Les deux créateurs, cofondateurs de la firme montréalaise Turn Me On Design – qui se spécialise dans la création de luminaires –, sont les gagnants du concours de mise en lumière lancé en 2012 par l’Avenue du Mont-Royal. Tous deux connaissent bien le Plateau pour y avoir habité durant plusieurs années.

Un thème de base leur a été imposé: l’hiver montréalais. «Pour le reste, on a eu carte blanche, assure Yazid Belkhir. Et créer un projet de ce calibre-là, de A à Z, a été une expérience inestimable, dans laquelle on a investi un nombre incalculable d’heures!»

L’idée de représenter cette discussion urbaine au moyen des phylactères est d’autant plus intéressante que ceux-ci sont devenus le véritable symbole de la communication électronique.

«Aujourd’hui, on les voit en permanence à travers les textos et les clavardages », remarque Estelle Jugant.

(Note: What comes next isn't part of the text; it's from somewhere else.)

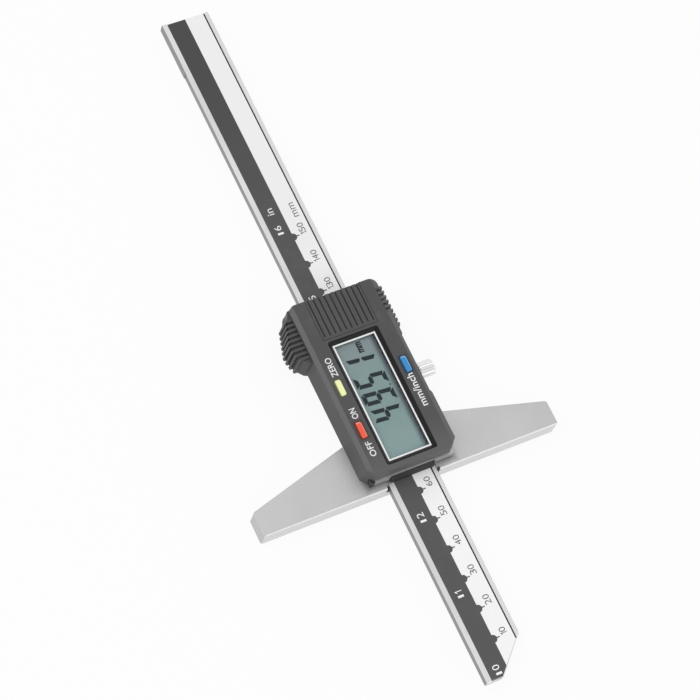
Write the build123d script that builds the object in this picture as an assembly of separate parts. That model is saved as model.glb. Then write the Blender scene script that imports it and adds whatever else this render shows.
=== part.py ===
"""Digital depth gauge: a T-shaped steel frame carrying a sliding beam and a display module.

Millimetres.  The gauge lies on its back.  X runs along the measuring face, Y up the beam
towards its tail, and Z out of the front.  The origin is on the measuring face, on the beam's
centre line, in the middle of the steel bridge that passes behind the beam.
"""
import os
from math import cos, pi, sin, sqrt

from build123d import *

# ---------------------------------------------------------------- steel frame
base_length = 100.0          # measuring face, end to end
base_end_height = 8.2        # wing, at its outer end
base_root_height = 17.9      # wing, where it meets the stem
base_thickness = 6.7
bridge_thickness = 3.5       # steel left behind the beam channel
stem_width = 27.0
stem_length = 61.5           # from the measuring face to the tail end of the stem
wing_corner = 0.5            # cut off the outer corners of the wings
frame_edge = 0.3             # broken edge round the frame's front and back
mouth_relief_width = 0.9     # undercut beside the beam at the measuring face
mouth_relief_height = 1.1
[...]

Estelle Jugant et Yazid Belkhir n’ont cependant pas travaillé seuls. Deux artistes se sont chargés d’illustrer les phylactères : un graffiteur influencé par la BD japonaise, Astro, et un designer graphique au style plus épuré, Jean-François Poliquin. « Astro est un ami, et Jean- François nous a été proposé par l’Avenue pour qu’on ait deux styles contrastés», explique Estelle Jugant.

Un projet qui fait réagir

«J’aime l’audace, l’originalité du projet, lance l’étudiante à la maîtrise en droit civil à l’UdeM Charlotte Deslauriers-Goulet.

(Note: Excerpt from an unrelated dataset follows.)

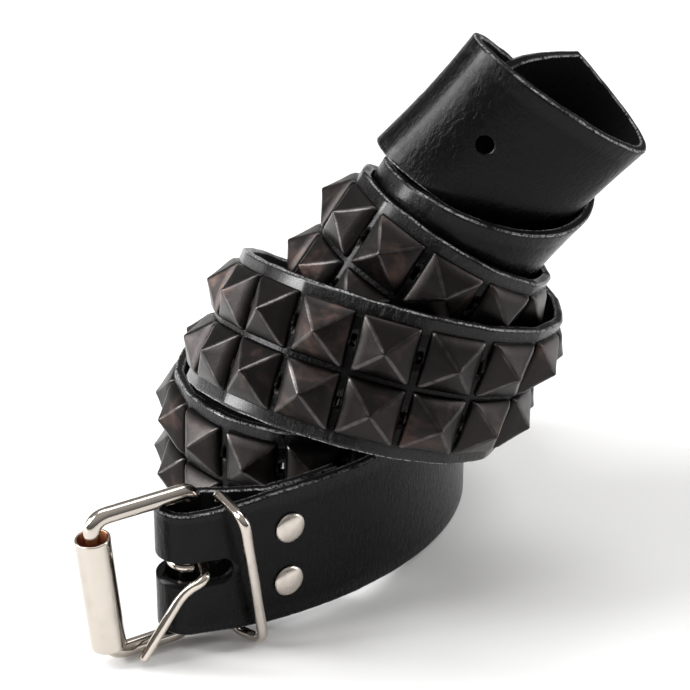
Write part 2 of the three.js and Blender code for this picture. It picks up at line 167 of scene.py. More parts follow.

Disons qu’on ne verrait pas ça dans Westmount ! Malgré sa gentrification, le Plateau reste largement fréquenté par des étudiants, par des artistes, et je suis contente qu’on ait osé opter pour un projet si créatif.»

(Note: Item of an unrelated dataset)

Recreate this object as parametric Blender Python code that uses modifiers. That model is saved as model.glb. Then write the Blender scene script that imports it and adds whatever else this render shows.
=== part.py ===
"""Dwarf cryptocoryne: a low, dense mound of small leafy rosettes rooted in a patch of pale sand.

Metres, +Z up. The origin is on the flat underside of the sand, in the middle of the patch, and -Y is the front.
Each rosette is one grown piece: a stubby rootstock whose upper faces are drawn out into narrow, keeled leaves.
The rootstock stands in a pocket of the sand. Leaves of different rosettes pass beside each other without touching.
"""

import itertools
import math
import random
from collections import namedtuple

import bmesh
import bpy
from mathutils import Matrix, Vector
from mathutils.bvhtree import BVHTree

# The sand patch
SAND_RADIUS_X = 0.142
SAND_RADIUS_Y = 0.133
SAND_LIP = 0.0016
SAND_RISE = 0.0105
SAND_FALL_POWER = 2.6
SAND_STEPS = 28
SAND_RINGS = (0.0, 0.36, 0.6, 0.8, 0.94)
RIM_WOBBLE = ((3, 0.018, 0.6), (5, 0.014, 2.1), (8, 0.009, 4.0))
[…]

Cela dit, la jeune juriste a mis du temps avant de remarquer que quelque chose avait changé sur l’avenue. C’est le soir, alors que les phylactères s’illuminent et changent constamment de couleurs, qu’ils lui sont apparus pour la première fois.

«De jour, je suis souvent passée sous eux sans les voir», dit-elle.

Les étudiants de l’UdeM rencontrés par Quartier Libre s’entendent d’ailleurs sur un aspect : les bulles sont placées trop haut pour réellement capter l’attention. «Avec ma vue de taupe, je n’arrive pas à voir les dessins à l’intérieur !», confie l’étudiante au certificat en journalisme à l’UdeM Albane Daudier. Les deux créateurs sont conscients du problème, mais expliquent avoir dû se plier à une exigence municipale : par souci de sécurité routière, la Ville n’a pas permis l’installation de bulles sous une hauteur de 16 pieds.

Or, comme il est prévu que les phylactères reviendront sur l’avenue pour deux autres hivers, des améliorations pourraient être apportées en cours de route.« Grossir les traits des illustrations est une option envisagée, soutient la directrice des événements de la Société de développement de l’Avenue du Mont-Royal, Sylvie Dugré. Mais malgré tout, on demeure très satisfait du résultat actuel.»

Idée-Ô-Rama se déploie sur plus de deux kilomètres, du boulevard Saint-Laurent jusqu’à la rue d’Iberville.